**Brief**
Pick out each line containing the string "with".

**Provided entries**
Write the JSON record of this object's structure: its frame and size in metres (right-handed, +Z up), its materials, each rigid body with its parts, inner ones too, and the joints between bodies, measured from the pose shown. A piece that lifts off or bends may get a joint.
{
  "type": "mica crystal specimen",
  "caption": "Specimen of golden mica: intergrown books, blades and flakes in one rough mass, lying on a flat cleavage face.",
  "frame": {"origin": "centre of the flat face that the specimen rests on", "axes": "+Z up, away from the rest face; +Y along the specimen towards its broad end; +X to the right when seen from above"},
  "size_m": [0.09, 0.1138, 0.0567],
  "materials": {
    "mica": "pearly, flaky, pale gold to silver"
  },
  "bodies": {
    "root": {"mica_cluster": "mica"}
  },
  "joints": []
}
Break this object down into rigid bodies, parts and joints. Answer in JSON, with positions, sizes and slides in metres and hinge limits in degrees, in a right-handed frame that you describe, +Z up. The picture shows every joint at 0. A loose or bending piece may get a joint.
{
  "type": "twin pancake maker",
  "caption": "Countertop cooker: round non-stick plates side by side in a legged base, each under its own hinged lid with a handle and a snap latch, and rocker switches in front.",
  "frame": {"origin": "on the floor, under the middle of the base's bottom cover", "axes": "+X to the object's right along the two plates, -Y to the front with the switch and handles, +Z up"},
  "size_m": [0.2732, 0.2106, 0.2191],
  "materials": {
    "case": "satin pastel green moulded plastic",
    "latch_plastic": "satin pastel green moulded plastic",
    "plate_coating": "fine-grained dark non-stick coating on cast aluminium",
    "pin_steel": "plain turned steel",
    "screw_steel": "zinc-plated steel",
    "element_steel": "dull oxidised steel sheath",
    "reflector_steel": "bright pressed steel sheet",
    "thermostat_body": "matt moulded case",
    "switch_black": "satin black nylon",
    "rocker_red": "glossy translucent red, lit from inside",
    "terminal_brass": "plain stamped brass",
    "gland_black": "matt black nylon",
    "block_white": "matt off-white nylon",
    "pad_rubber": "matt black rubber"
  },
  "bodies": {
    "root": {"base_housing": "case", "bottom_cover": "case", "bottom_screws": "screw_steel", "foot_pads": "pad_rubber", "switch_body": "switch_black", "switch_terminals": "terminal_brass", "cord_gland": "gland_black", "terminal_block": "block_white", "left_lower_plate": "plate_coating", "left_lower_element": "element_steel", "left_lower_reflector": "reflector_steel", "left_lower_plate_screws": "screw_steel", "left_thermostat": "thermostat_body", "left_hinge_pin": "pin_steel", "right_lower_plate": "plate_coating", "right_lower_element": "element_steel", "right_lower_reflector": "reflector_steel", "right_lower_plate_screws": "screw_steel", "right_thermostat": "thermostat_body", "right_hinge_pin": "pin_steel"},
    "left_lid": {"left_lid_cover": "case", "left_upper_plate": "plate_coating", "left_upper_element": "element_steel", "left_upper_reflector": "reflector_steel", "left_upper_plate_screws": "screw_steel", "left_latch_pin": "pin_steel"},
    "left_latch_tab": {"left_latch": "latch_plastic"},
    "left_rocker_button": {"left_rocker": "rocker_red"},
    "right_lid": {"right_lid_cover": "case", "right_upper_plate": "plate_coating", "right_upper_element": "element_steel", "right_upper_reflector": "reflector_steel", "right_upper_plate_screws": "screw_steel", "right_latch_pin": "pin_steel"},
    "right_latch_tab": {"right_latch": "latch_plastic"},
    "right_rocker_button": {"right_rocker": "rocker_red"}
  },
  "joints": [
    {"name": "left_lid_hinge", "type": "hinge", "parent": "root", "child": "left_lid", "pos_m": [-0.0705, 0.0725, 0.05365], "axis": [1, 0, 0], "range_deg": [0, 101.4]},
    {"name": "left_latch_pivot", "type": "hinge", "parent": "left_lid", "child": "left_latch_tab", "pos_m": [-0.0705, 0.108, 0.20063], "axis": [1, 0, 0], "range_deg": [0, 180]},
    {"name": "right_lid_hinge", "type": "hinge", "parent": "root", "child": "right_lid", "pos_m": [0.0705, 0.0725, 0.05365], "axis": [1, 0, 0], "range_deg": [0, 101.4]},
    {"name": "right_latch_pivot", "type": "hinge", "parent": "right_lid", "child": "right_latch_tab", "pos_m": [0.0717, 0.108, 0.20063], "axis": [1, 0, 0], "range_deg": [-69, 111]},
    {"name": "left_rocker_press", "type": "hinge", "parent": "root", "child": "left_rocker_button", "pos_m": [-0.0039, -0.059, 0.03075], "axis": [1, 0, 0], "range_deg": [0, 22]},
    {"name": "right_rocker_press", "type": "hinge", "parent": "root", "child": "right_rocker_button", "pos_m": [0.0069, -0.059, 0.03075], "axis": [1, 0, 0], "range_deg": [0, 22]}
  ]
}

---

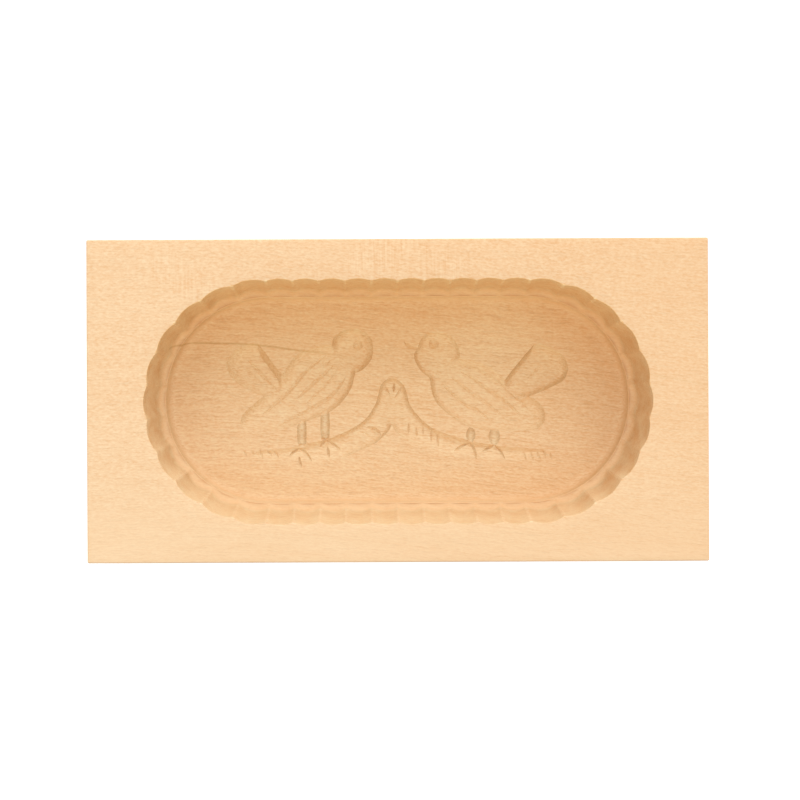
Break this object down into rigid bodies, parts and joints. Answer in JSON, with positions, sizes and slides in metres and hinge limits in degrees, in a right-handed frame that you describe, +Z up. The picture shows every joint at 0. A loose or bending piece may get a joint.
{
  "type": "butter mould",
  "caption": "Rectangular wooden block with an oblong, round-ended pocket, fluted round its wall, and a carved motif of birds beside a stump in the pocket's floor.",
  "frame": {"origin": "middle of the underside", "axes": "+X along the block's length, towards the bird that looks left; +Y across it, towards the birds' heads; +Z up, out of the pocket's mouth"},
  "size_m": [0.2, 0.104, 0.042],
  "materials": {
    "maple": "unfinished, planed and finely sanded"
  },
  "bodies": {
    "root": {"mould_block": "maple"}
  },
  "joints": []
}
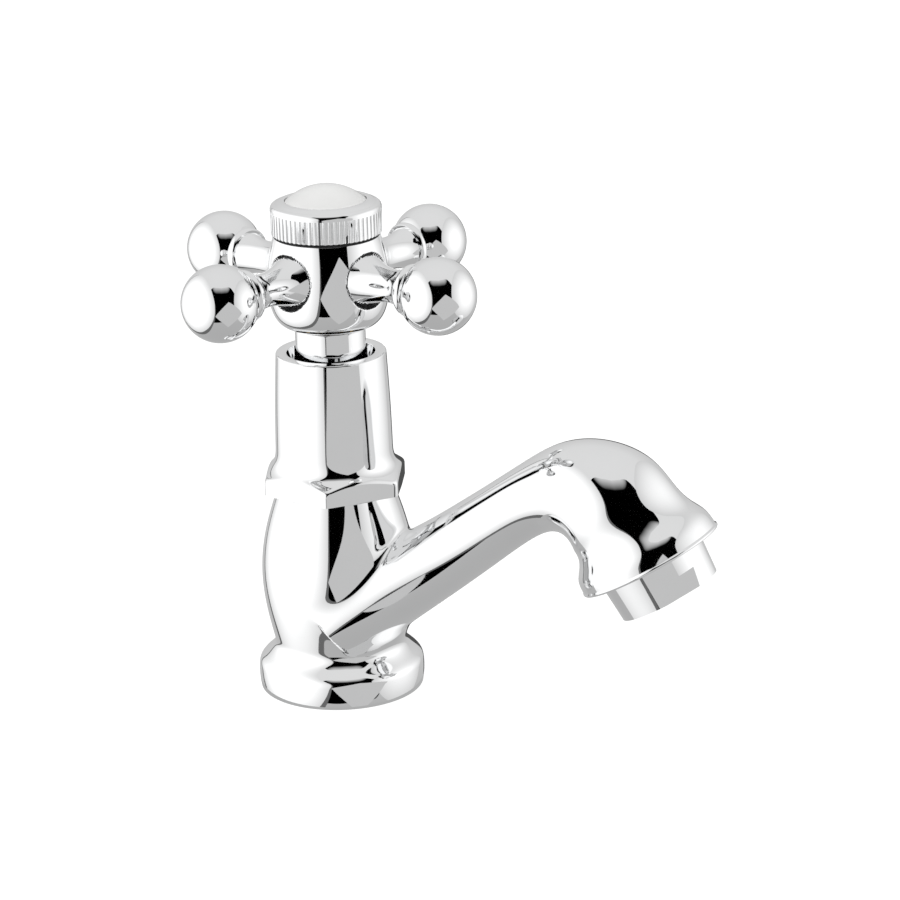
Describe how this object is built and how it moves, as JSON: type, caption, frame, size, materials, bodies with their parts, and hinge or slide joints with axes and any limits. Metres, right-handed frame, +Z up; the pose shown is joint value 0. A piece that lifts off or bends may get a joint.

* * *

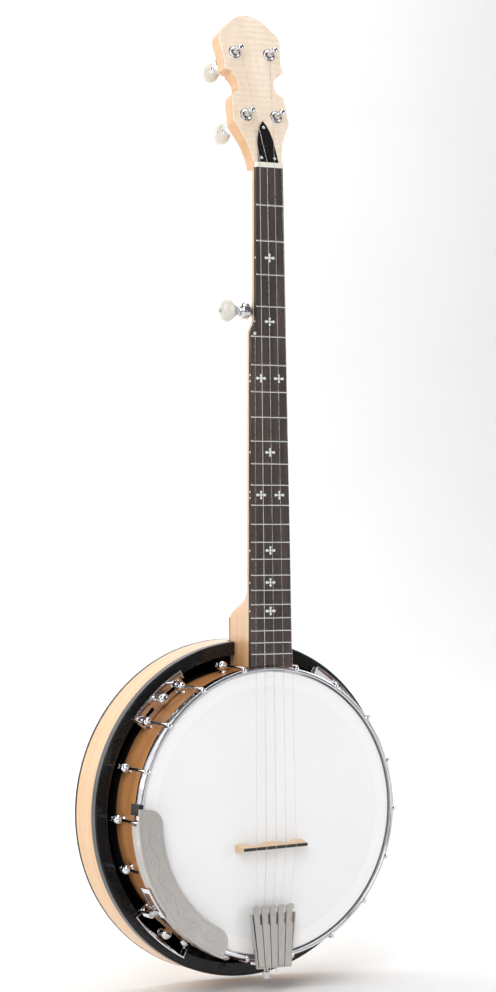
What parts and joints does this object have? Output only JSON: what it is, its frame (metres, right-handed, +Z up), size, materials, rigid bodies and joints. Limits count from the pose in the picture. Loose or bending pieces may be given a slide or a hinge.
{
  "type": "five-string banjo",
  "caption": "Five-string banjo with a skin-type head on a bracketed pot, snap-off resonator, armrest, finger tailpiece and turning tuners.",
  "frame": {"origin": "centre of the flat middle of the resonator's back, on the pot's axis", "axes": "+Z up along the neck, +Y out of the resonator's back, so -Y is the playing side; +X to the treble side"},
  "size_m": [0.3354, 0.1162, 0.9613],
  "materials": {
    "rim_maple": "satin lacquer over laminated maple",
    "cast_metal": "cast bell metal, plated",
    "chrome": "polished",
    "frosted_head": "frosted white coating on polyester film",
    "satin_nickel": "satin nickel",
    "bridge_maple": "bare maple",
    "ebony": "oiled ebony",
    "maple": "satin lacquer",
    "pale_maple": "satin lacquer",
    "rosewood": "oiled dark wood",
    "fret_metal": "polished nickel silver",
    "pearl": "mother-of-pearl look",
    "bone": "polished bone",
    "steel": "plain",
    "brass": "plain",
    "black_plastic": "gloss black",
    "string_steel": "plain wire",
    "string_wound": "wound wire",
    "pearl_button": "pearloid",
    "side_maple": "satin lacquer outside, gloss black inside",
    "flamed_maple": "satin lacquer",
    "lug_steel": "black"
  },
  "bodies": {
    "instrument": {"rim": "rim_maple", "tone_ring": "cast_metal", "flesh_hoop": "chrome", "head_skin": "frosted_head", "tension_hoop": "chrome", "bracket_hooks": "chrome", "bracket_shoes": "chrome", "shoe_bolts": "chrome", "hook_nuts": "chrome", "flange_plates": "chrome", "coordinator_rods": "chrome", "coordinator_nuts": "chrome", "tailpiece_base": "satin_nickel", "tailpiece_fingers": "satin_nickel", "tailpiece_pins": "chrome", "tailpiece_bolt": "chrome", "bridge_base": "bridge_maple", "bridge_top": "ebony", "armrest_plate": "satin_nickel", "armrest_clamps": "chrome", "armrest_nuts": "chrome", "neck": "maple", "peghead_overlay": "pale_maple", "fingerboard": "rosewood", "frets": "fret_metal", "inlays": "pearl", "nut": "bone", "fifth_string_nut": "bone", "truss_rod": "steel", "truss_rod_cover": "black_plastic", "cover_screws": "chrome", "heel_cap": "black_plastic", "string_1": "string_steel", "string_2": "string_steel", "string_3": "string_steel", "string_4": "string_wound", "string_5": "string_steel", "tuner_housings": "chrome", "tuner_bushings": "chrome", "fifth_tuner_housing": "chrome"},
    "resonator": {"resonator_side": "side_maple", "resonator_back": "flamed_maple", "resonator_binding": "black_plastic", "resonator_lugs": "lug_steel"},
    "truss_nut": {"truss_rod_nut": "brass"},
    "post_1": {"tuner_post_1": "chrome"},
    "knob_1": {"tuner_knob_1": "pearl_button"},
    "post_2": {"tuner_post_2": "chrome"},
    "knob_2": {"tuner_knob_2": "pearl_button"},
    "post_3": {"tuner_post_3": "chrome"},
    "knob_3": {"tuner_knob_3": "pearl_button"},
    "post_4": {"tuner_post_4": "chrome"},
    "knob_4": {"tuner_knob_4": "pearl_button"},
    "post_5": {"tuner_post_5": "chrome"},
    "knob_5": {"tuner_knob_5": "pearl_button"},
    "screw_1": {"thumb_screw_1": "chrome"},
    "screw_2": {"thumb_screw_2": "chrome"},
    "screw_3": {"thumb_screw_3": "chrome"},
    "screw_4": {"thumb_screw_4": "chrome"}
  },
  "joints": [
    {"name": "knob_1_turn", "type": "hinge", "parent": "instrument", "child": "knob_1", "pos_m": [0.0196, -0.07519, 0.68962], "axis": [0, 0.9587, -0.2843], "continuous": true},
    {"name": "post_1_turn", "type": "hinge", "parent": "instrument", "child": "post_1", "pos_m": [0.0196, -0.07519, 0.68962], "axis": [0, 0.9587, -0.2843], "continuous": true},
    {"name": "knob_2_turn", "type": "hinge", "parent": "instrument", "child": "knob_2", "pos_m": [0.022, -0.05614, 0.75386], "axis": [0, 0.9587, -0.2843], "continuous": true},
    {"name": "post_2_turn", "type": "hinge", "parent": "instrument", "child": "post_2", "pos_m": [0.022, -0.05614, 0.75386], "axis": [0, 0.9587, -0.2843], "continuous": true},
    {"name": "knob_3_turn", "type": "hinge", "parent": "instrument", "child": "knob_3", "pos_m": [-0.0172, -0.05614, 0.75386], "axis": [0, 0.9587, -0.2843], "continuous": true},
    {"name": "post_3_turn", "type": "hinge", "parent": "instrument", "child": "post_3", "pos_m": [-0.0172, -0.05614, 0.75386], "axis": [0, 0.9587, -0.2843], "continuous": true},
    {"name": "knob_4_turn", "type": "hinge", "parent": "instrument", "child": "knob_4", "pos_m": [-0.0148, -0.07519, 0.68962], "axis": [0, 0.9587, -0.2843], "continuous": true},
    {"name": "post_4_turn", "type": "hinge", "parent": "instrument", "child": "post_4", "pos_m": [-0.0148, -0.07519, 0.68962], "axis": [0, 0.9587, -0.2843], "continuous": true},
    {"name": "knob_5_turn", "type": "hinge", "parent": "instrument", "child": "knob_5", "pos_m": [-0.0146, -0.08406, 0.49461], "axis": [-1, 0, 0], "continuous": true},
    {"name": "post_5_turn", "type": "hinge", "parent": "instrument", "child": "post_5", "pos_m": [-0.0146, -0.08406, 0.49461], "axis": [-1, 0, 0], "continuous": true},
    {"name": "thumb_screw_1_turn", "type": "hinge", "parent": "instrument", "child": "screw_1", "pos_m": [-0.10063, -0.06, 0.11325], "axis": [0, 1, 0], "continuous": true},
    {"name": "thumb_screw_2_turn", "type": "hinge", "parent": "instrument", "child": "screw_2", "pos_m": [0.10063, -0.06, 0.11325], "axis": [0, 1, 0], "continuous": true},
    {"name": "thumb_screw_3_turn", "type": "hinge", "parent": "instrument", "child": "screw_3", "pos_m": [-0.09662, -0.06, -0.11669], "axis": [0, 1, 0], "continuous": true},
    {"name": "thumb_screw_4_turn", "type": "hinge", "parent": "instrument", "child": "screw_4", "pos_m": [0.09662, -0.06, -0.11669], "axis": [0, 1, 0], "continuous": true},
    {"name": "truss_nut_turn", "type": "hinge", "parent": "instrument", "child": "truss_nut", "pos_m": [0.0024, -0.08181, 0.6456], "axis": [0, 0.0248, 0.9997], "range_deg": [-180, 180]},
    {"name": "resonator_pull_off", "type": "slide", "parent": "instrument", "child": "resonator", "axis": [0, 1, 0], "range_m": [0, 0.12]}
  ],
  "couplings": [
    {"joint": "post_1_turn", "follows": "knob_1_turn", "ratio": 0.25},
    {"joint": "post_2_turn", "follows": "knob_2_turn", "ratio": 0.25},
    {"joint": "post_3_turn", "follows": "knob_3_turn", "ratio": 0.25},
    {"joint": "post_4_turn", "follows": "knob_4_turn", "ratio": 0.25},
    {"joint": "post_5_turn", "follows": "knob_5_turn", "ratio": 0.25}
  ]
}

**Task result**
Write the JSON record of this object's structure: its frame and size in metres (right-handed, +Z up), its materials, each rigid body with its parts, inner ones too, and the joints between bodies, measured from the pose shown. A piece that lifts off or bends may get a joint.
Break this object down into rigid bodies, parts and joints. Answer in JSON, with positions, sizes and slides in metres and hinge limits in degrees, in a right-handed frame that you describe, +Z up. The picture shows every joint at 0. A loose or bending piece may get a joint.
  "caption": "Countertop cooker: round non-stick plates side by side in a legged base, each under its own hinged lid with a handle and a snap latch, and rocker switches in front.",
  "frame": {"origin": "on the floor, under the middle of the base's bottom cover", "axes": "+X to the object's right along the two plates, -Y to the front with the switch and handles, +Z up"},
Break this object down into rigid bodies, parts and joints. Answer in JSON, with positions, sizes and slides in metres and hinge limits in degrees, in a right-handed frame that you describe, +Z up. The picture shows every joint at 0. A loose or bending piece may get a joint.
  "caption": "Rectangular wooden block with an oblong, round-ended pocket, fluted round its wall, and a carved motif of birds beside a stump in the pocket's floor.",
Describe how this object is built and how it moves, as JSON: type, caption, frame, size, materials, bodies with their parts, and hinge or slide joints with axes and any limits. Metres, right-handed frame, +Z up; the pose shown is joint value 0. A piece that lifts off or bends may get a joint.
  "caption": "Five-string banjo with a skin-type head on a bracketed pot, snap-off resonator, armrest, finger tailpiece and turning tuners.",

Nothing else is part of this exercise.